Faktum ist, dass hier bereits im 1. Jt. v. Chr. eine hochstehende Agrarkultur existiert hat, die Inka dann dieses Gebiet weiter um- und ausgebaut haben.
Da wir uns vom Altiplano südwärts wenden wollen, wird dies fürs Erste unser einziger Inkakontakt bleiben.

durch die Wüste

Wir stocken pneumäßig auf - statt des kaputten "neuen" Reifens kaufe ich um rund 50 Euro einen beinahe totgefahrenen - aber guten Reifen. (ein enuer Bridgestone 265-er hätte schlanke 250 US-$ gekostet).
Wir schlendern durch die überschaubare, ganz nette Altstadt - aber zu sehen gibt es nicht viel hier.

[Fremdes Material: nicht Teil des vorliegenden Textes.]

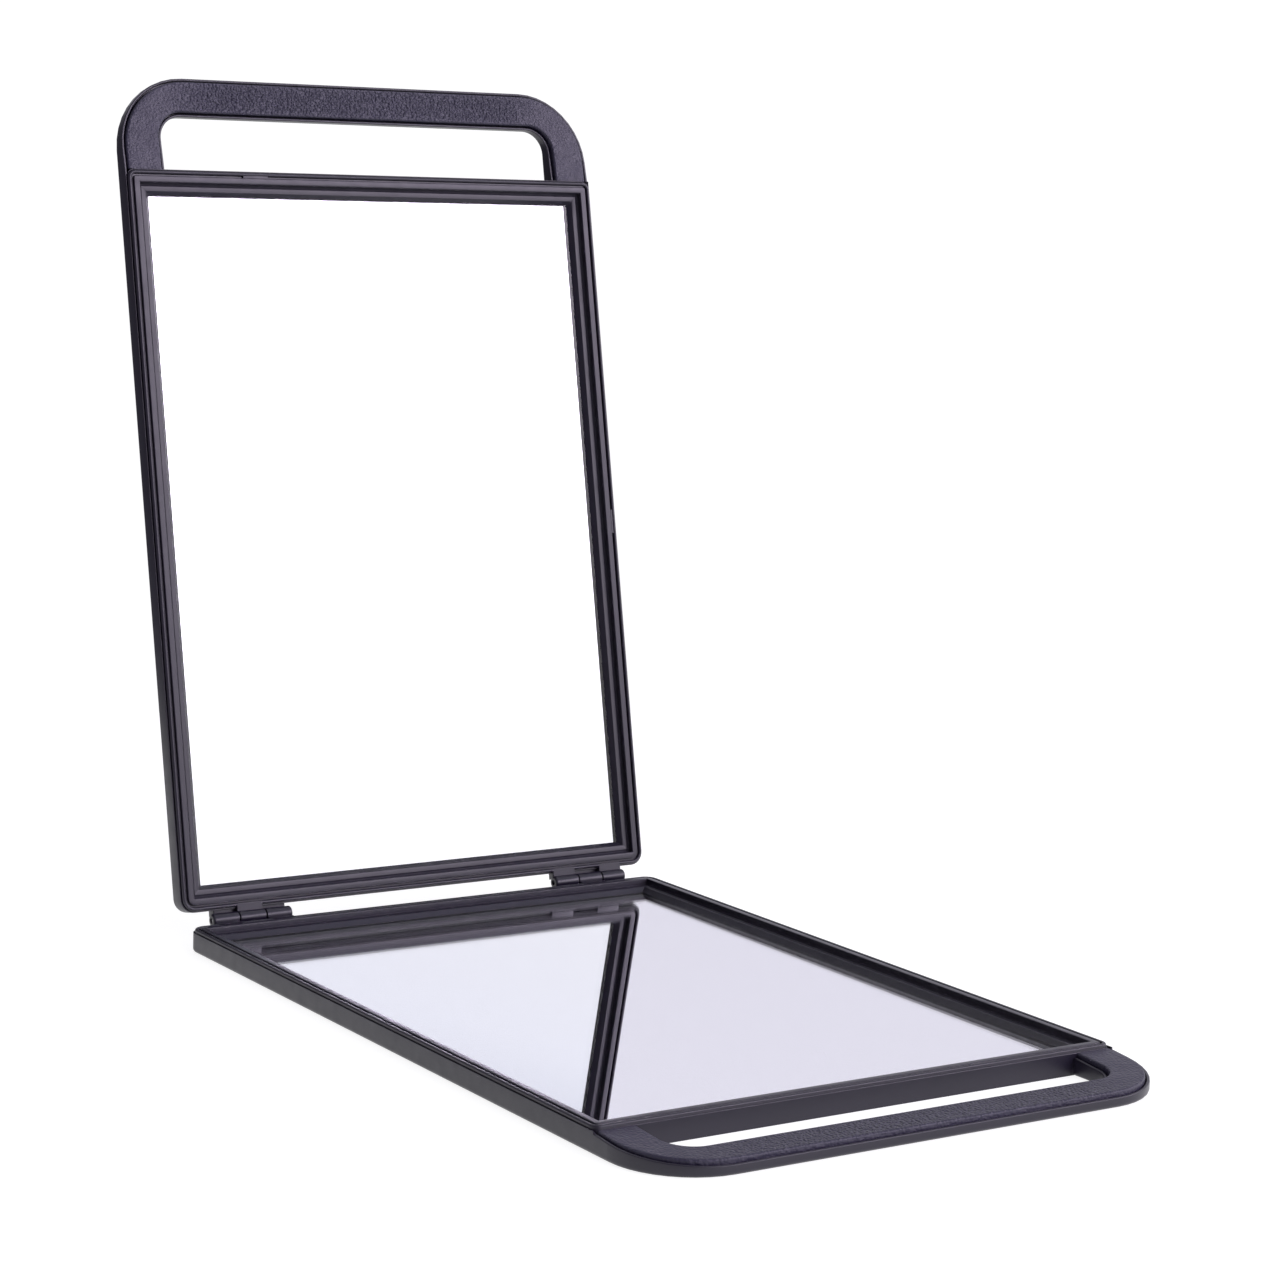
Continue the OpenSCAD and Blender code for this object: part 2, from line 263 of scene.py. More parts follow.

Auf Fahrwerkssuche haben wir ganz Santa Cruz schon durchkämmt – nur den Süden nicht. Wir fahren nun durch staubige, schmutzige Vororte und suchen ein Naturschutzgebiet.
Gaby blickt mich seeehr skeptisch an, aber ich möchte in die Wüste im Dschungel.
Ein Schlagbaum, ein Eintrag ins Buch, 20 Bolivianos (ca. 3 Euro) Eintritt wechseln die Besitzer und wir sind in einer anderen Welt. Nach rund 10km Sandpiste öffnet sich der Wald und vor uns türmen sich Sanddünen. Gaby bleibt der Mund offen. Ich bin erleichtert. Lomas de Arena ist erreicht.
Leider legt der Wind zu und die Dünenwanderung wird zum Kurzausflug. Zwischen den Sicheldünen gibt es Lagunen und tiefgrüne Grasflecken und ein paar Bäume. Und schöne Dünen bis zum Horizont, teilweise den Wald fressend. Ein herrliches Wandergebiet!


Wir finden ein recht ruhiges Plätzchen für die Nacht und wir genießen den herrlichen Nachthimmel. Gleichzeitig bin ich ein wenig unrund, weil ich schwanke, ob ich die Federn gegen die stärkeren auswechseln lassen soll. Weil mir das Fahrverhalten aber viel besser scheint, belassen wir es.

In der Früh bläst es mit Sturmstärke, die Sandkörner sind wie Nadelstiche. Hier wird demonstriert, weshalb das „Wanderdüne“ genannt wird. Daher lassen eine längere Wanderung durch die Wüste aus und bewegen uns nun Richtung Anden. Das Abenteuer kann beginnen!